::: GIVEN RECORDS

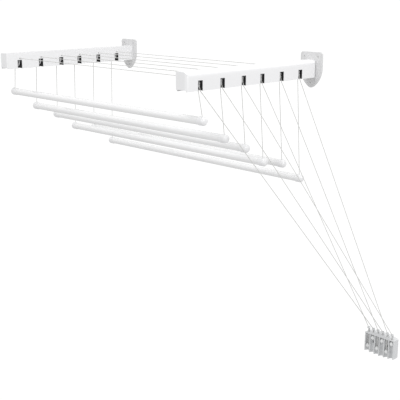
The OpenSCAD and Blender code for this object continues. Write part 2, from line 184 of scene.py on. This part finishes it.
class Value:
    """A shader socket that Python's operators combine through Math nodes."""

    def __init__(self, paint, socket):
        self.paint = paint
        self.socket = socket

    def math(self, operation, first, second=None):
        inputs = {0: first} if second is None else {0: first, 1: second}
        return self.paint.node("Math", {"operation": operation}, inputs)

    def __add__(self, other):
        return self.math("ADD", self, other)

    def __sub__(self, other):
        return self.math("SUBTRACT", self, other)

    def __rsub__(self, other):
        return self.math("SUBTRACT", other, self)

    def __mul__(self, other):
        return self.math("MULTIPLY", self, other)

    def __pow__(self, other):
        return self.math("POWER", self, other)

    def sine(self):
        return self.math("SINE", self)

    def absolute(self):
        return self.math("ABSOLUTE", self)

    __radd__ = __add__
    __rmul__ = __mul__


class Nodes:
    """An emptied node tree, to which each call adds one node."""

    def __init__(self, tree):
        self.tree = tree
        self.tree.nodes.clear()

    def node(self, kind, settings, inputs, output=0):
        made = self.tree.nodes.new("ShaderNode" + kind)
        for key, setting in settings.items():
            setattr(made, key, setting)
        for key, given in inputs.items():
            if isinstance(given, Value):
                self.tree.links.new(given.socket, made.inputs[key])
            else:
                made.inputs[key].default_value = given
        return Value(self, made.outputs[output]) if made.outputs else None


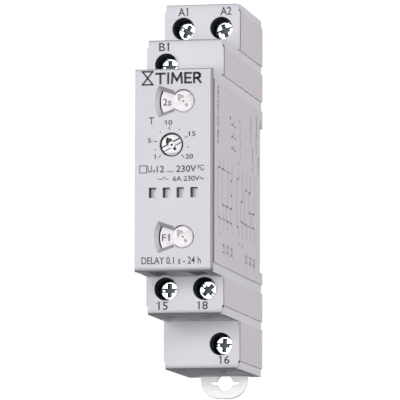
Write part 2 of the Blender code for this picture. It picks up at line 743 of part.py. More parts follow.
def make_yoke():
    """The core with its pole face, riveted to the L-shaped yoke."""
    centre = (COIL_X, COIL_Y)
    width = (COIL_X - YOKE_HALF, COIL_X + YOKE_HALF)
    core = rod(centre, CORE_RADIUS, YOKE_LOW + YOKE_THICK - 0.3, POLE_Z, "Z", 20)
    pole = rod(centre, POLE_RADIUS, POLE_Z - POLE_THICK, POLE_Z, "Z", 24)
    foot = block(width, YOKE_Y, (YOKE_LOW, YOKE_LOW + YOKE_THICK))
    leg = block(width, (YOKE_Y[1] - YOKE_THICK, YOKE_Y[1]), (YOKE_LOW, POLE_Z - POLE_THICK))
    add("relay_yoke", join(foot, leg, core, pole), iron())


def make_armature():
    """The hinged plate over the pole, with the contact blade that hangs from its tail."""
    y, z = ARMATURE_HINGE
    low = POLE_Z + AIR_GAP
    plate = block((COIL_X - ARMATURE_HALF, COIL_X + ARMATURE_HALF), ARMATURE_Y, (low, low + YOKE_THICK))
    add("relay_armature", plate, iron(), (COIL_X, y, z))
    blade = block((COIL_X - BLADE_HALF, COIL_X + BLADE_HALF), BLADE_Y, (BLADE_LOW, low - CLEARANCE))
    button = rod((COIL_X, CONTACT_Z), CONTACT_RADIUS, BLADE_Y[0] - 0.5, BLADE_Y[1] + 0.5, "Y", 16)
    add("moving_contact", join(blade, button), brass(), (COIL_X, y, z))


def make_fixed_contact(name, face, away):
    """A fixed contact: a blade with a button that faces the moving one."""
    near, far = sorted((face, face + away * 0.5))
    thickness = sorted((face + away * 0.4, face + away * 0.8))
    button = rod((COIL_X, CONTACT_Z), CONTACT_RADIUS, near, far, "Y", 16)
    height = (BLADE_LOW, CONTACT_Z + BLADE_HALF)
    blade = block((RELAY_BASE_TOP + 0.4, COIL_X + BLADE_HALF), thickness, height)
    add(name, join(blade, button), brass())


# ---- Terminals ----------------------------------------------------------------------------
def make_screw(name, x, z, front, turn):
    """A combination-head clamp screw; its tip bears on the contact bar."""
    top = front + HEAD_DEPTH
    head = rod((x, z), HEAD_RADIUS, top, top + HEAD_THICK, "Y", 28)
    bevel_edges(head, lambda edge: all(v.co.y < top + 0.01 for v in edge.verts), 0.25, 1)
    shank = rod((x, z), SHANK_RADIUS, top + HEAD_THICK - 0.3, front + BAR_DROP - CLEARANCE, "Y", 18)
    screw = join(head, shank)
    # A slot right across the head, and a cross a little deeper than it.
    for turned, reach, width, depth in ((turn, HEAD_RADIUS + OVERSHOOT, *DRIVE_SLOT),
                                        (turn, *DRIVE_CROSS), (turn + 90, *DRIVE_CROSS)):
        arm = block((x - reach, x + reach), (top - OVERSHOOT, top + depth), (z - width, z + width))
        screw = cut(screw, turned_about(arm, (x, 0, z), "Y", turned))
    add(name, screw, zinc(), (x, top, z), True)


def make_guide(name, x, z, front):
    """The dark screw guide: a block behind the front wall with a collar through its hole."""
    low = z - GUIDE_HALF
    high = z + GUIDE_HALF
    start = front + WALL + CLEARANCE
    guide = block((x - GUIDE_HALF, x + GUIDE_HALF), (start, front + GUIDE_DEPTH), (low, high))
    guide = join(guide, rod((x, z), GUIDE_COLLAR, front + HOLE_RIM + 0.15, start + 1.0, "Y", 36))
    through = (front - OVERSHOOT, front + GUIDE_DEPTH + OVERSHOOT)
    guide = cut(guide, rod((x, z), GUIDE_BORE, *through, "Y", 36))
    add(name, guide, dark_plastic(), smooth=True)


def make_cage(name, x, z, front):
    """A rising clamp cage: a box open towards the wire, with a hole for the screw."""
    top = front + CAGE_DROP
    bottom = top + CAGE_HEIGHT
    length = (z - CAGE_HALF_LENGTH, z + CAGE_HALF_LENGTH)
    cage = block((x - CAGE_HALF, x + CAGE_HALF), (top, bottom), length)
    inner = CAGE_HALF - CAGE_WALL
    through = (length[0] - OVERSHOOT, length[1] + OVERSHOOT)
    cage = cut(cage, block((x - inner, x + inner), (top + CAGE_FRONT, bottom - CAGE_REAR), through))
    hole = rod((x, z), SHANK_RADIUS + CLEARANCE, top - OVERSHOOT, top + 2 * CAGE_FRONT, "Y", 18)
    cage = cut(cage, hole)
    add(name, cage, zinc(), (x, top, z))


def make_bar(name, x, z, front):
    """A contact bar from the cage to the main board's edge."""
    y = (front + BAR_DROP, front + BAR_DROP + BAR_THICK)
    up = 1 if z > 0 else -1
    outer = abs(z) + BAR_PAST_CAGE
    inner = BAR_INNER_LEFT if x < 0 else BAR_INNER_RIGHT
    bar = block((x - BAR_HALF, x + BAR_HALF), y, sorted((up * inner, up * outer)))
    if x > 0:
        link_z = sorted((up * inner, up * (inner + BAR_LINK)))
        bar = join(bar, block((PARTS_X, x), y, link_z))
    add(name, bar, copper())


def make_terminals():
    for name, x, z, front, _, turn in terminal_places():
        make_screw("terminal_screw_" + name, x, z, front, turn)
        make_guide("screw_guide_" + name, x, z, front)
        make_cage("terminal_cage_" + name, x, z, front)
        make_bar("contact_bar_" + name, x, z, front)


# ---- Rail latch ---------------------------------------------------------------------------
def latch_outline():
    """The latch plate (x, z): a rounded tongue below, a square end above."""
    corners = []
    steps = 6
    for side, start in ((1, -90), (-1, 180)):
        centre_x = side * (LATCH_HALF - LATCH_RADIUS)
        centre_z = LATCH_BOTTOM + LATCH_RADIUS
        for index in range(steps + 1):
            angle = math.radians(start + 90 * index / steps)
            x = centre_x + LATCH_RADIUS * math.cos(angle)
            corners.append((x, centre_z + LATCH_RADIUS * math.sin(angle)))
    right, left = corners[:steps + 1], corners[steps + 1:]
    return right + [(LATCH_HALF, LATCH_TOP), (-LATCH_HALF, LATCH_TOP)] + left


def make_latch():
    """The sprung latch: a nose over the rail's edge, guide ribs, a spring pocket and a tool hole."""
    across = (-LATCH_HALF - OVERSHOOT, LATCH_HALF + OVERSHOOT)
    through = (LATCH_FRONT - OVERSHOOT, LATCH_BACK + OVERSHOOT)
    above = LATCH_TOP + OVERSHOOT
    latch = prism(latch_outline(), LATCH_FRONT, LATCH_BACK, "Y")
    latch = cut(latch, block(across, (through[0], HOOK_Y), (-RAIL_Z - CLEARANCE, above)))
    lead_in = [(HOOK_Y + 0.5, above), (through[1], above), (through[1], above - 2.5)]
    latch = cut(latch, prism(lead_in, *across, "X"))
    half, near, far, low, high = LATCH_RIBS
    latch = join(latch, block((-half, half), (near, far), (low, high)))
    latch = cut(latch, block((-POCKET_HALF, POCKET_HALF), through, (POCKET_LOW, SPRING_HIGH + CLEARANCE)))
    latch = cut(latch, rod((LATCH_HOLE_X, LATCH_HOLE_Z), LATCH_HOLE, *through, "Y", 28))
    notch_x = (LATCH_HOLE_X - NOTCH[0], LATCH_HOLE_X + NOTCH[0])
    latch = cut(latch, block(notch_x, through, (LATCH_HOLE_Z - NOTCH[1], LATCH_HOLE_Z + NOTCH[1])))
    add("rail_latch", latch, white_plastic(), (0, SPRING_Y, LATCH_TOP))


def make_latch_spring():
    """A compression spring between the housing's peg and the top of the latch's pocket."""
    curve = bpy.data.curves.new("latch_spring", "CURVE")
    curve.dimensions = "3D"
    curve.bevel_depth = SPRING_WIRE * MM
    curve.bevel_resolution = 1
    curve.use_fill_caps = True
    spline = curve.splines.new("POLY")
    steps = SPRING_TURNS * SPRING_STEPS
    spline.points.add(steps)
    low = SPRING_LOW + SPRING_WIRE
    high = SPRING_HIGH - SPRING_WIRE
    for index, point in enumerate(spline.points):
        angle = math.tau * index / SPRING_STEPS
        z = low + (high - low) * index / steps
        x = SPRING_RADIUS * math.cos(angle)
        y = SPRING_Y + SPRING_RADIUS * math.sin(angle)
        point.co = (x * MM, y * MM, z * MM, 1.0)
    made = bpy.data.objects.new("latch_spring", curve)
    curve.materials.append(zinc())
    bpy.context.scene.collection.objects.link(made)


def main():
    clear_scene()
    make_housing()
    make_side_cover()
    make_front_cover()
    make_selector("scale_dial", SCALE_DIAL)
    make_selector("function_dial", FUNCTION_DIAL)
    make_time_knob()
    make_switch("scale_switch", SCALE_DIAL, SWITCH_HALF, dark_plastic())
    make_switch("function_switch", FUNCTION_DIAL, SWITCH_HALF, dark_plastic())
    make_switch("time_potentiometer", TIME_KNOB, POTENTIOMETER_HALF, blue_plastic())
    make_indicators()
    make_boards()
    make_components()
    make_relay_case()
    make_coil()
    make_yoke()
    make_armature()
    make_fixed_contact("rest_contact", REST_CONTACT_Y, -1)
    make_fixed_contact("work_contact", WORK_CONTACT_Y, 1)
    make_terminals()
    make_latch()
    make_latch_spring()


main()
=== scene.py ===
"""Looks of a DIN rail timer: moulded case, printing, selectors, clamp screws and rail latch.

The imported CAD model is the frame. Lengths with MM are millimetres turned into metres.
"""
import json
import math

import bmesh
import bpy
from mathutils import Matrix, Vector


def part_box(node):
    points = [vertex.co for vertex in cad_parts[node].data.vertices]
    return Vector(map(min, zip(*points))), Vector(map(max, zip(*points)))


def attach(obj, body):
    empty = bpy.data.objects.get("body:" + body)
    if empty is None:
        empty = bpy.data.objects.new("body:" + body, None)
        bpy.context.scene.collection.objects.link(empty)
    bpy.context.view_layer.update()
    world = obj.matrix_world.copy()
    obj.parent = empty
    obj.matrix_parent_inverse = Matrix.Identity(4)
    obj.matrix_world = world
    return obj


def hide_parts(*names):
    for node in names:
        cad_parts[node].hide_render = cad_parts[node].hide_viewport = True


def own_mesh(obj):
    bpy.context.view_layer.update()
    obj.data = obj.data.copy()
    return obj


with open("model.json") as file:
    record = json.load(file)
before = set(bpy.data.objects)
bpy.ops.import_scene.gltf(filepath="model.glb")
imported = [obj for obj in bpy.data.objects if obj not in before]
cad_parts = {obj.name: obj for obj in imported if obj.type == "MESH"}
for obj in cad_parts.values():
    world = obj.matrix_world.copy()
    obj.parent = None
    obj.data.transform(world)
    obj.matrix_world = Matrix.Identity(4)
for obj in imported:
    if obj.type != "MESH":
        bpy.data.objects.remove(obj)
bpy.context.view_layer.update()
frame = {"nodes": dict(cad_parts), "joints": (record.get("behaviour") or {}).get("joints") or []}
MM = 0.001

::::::

EXERCISE BRIEF:
Retype the records above, but only those lines that fall between the line containing "make_coil()" and the line containing "obj.data.transform(world)", with both of those lines included, exactly as written.

ANSWER TO THIS PROBLEM:
    make_coil()
    make_yoke()
    make_armature()
    make_fixed_contact("rest_contact", REST_CONTACT_Y, -1)
    make_fixed_contact("work_contact", WORK_CONTACT_Y, 1)
    make_terminals()
    make_latch()
    make_latch_spring()


main()
=== scene.py ===
"""Looks of a DIN rail timer: moulded case, printing, selectors, clamp screws and rail latch.

The imported CAD model is the frame. Lengths with MM are millimetres turned into metres.
"""
import json
import math

import bmesh
import bpy
from mathutils import Matrix, Vector


def part_box(node):
    points = [vertex.co for vertex in cad_parts[node].data.vertices]
    return Vector(map(min, zip(*points))), Vector(map(max, zip(*points)))


def attach(obj, body):
    empty = bpy.data.objects.get("body:" + body)
    if empty is None:
        empty = bpy.data.objects.new("body:" + body, None)
        bpy.context.scene.collection.objects.link(empty)
    bpy.context.view_layer.update()
    world = obj.matrix_world.copy()
    obj.parent = empty
    obj.matrix_parent_inverse = Matrix.Identity(4)
    obj.matrix_world = world
    return obj


def hide_parts(*names):
    for node in names:
        cad_parts[node].hide_render = cad_parts[node].hide_viewport = True


def own_mesh(obj):
    bpy.context.view_layer.update()
    obj.data = obj.data.copy()
    return obj


with open("model.json") as file:
    record = json.load(file)
before = set(bpy.data.objects)
bpy.ops.import_scene.gltf(filepath="model.glb")
imported = [obj for obj in bpy.data.objects if obj not in before]
cad_parts = {obj.name: obj for obj in imported if obj.type == "MESH"}
for obj in cad_parts.values():
    world = obj.matrix_world.copy()
    obj.parent = None
    obj.data.transform(world)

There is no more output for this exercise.